Clearly, the authors of the Constitution did not intend that presidents should be vulnerable to removal for light or petty reasons, hence the use of the adjective "high" in front of the words "crimes and misdemeanors." Nevertheless, what constitutes a "high crime" is up to Congress to decide.
It is also clear from history that the identification and naming of impeachable offenses is as much a political judgment as a legal one. The assignment of separate and distinct roles to the House and the Senate – and the two-thirds vote requirement for conviction and removal – were deemed by the founders as sufficient safeguards against removal of a president for transient or narrowly partisan reasons.
We learned that lesson forcefully in the Clinton impeachment case. Politics can and will play a part in the process, but that is expected and entirely consistent with constitutional principles.

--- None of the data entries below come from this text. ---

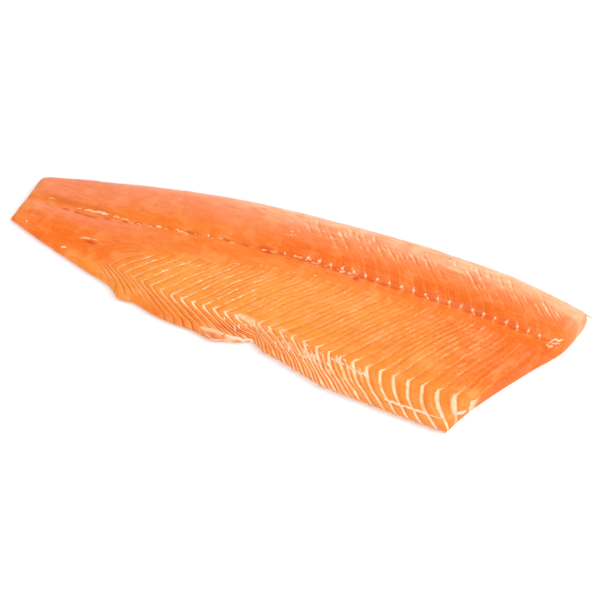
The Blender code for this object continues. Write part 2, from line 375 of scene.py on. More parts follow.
# Coats of colour over the plain flesh, then shades where a pattern is over a level, or under it
# where the strength is below 0, and the coats over those
# The pink and skin coats carry a painted sheen over the back; the deep coat is partly painted shade
# of the groove
FIRST_COATS = (
    ("pink", LOIN_PINK_AND_SHEEN),
    ("gold", BELLY_GOLD),
    ("bright", BRIGHT_ORANGE),
    ("deep", DEEP_ORANGE),
    ("skin and sheen share", MEMBRANE_AND_SHEEN),
)
SHADES = (
    ("fibres", 1.2, 0.53, BURNT_ORANGE),
    ("bands", 1.4, 0.50, BURNT_ORANGE),
    ("grain", 0.9, 0.55, BURNT_ORANGE),
    ("patches", -1.1, 0.50, FAT_PEACH),
    ("bands", -1.4, 0.46, FAT_PEACH),
    ("grain", -0.7, 0.43, FAT_PEACH),
    ("fibres", -1.0, 0.46, FAT_PEACH),
)
# The two shades beside the lines are painted shade, in burnt orange
UPPER_COATS = (
    ("cut share", CUT_ORANGE),
    ("dark share", BURNT_ORANGE),
    ("red", BLOOD_RED),
    ("shadow beside line", BURNT_ORANGE),
    ("shade beside half line", BURNT_ORANGE),
)
LAST_COATS = (("pale", FAT_CREAM), ("speck", SPECK_BROWN))

# How the moist surface takes light
WET_SURFACE = {
    "IOR": 1.36,
    "Specular IOR Level": 0.35,
    "Subsurface Weight": 0.2,
    "Subsurface Radius": (1.0, 0.35, 0.15),
    "Subsurface Scale": 0.0015,
    "Coat Weight": 0.12,
    "Coat Roughness": 0.18,
}
FAT_SURFACE = {
    "Roughness": 0.4,
    "Subsurface Weight": 0.3,
    "Subsurface Radius": (1.0, 0.5, 0.3),
    "Subsurface Scale": 0.001,
}

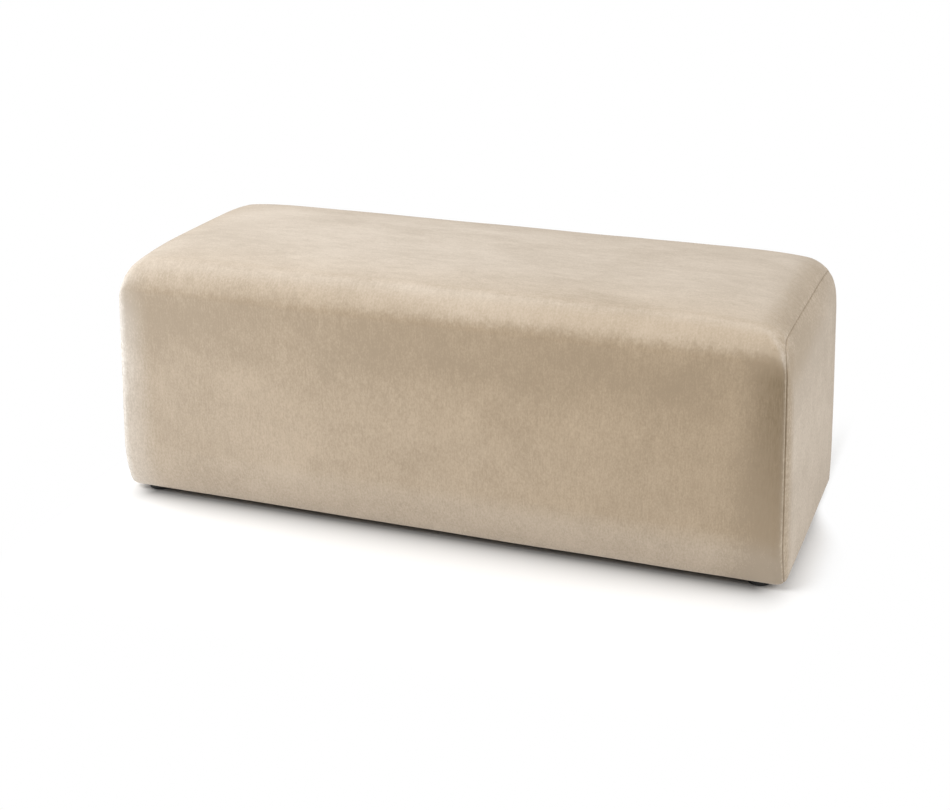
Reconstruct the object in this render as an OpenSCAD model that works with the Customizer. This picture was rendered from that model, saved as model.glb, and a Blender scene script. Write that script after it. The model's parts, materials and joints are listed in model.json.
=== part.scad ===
// Long upholstered bench: a plywood box on four low glides, webbed on top, padded with foam and
// wadding, and dressed in a sewn velvet cover whose front, seat and back are one strip of cloth.
// Millimetres. +X runs along the bench, the front faces -Y, +Z is up.
// The origin is on the floor under the middle of the bench.

/* [Overall size] */
// Length at the foot of the two ends
bench_len = 1100; // [900:10:1400]
// Depth from front to back
bench_dep = 435; // [400:5:520]
// Height from the floor to the middle of the seat
bench_ht = 420; // [380:5:480]
// Clear height under the cover, which the glides fill
floor_gap = 9; // [8:0.5:20]

/* [Shape of the cover] */
// Rounding of the long top edges
top_edge_r = 40; // [34:1:48]
// Rounding of the top edges of the two ends
end_edge_r = 46; // [40:1:56]
// Rounding of the upright corners and of the lower end edges
upright_edge_r = 22; // [20:1:27]
// Rounding where the cover turns under the front and back
foot_edge_r = 6; // [5:0.5:7]
// How far each end leans in from its foot to the seat
end_lean = 17; // [0:1:20]
// Rise of the domed seat from its edges to its middle
seat_rise = 28; // [18:1:34]
// Swell of the front and back walls
wall_crown = 2; // [0:0.5:5]
// Swell of the end walls
end_crown = 3; // [0:0.5:6]
// How far the front and back are drawn in at the foot
foot_draw = 22; // [10:1:24]
// Height over which they are drawn in
foot_draw_ht = 87; // [60:1:120]
// Place of the end seams round the upright corners, in degrees from the front
seam_angle = 45; // [40:1:60]

/* [Padding] */
// Thickness of the cover cloth
cloth_t = 1.5; // [1:0.1:2.2]
// Thickness of the wadding
wadding_t = 8; // [6:0.5:9]
// Thickness of the seat foam at its edges
seat_foam_t = 64; // [50:1:80]
// Height of the lower edge of the wall foams above the foot of the cover
foam_foot = 20; // [14:1:40]
// Width of the cloth turned under the frame
turn_under = 46; // [40:1:48]

/* [Frame] */
// Room for padding and cloth outside the frame at each end
end_pad = 28; // [27:1:34]
// Room for padding and cloth outside the frame at the front and the back
front_pad = 31; // [31:1:36]
// Thickness of the plywood
ply_t = 12; // [9:0.5:15]
// Thickness of the upper rails
top_rail_t = 20; // [18:1:26]
// Height of the upper rails
top_rail_h = 40; // [30:1:50]
// Width of the lower rails, which lie flat
low_rail_w = 45; // [42:1:55]
// Thickness of the lower rails
low_rail_t = 20; // [16:1:26]
// Height of the corner blocks
block_h = 40; // [36:1:50]
// Distance of each cross panel from the middle
divider_x = 170; // [120:5:200]
// Depth of the hollow in the top edge of the cross panels, under the webbing
divider_dip = 25; // [10:1:40]

/* [Seat deck] */
// Width of the webbing
web_w = 50; // [40:1:60]
// Thickness of the webbing
web_t = 1.5; // [1:0.1:2]
// Number of short straps
cross_strap_count = 8; // [6:1:9]
// Number of long straps
long_strap_count = 3; // [2:1:3]
// Thickness of the lining on the webbing
lining_t = 1; // [0.8:0.1:2]

/* [Underside] */
// Thickness of the dust cover
dust_t = 0.5; // [0.4:0.1:0.8]
// Width of the dust cover's edge beyond the inner edge of the turned cloth
dust_lap = 26; // [18:1:30]

/* [Feet] */
// Radius of a glide
foot_r = 17.5; // [15:0.5:18]
// Rounding of a glide's lower edge
foot_rim_r = 2.5; // [1:0.5:3]
// Distance of a glide's rim from the faces of the frame
foot_set = 0.5; // [0.5:0.5:4]

/* [Fasteners] */
// Radius of the wood screws
screw_r = 2; // [1.5:0.25:2.25]
// Length of the frame screws
screw_len = 30; // [25:1:31]
// Length of the glide screws
foot_screw_len = 26; // [20:1:30]
// Width of a staple's crown
staple_w = 10; // [8:0.5:12]
// Length of a staple's legs
staple_leg = 9; // [6:0.5:12]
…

President Clinton was charged with two counts each of perjury and obstruction of justice. The House thought the crimes serious enough to adopt the impeachment resolution in December of 1998. Two months later, the Senate disagreed and voted for acquittal – or more precisely, failed to muster the required two-thirds vote for conviction. In the House vote, only five Democrats voted for impeachment, and in the Senate, not a single Democrat voted for conviction. So much for keeping politics out of the courtroom.
The peculiar and revealing thing about those two Clinton impeachment votes is that no one seriously doubted the guilt of the president on the perjury and obstruction charges. But Democrats in Congress believed that even if true, the charges did not warrant removal from office. They reasoned that the charges dealt with a private matter – Clinton's sexual escapades – and not government business.
The Clinton case illustrates that for both Democrats and Republicans, in the last analysis, what is an impeachable offense is inevitably a political question as much as a legal one. Scholars and lawyers may have an opinion, but Congress' opinion is the only one that matters. Congress' supreme authority on impeachment questions is as much an embodiment of our separation of powers doctrine as the president's broad prerogatives in foreign policy.
Admittedly, the likelihood of the present Democrat-controlled Senate casting a two-thirds vote for conviction and removal is almost zero. However, this does not discharge the House from its constitutional obligation to pursue the matter if – in their considered judgment – the evidence warrants.
The questions posed above all relate to actions affecting national security and unlawful political intervention in the execution of our nation's laws – not mere policy differences. Obama's disastrous economic policies, his ideological war against domestic energy production and his reckless proposals to add new trillions to our national debt– all are policies that are damaging to our nation's well-being. However, such policies are not in themselves impeachable crimes. His contempt for the Constitution and the rule of law is a different matter altogether.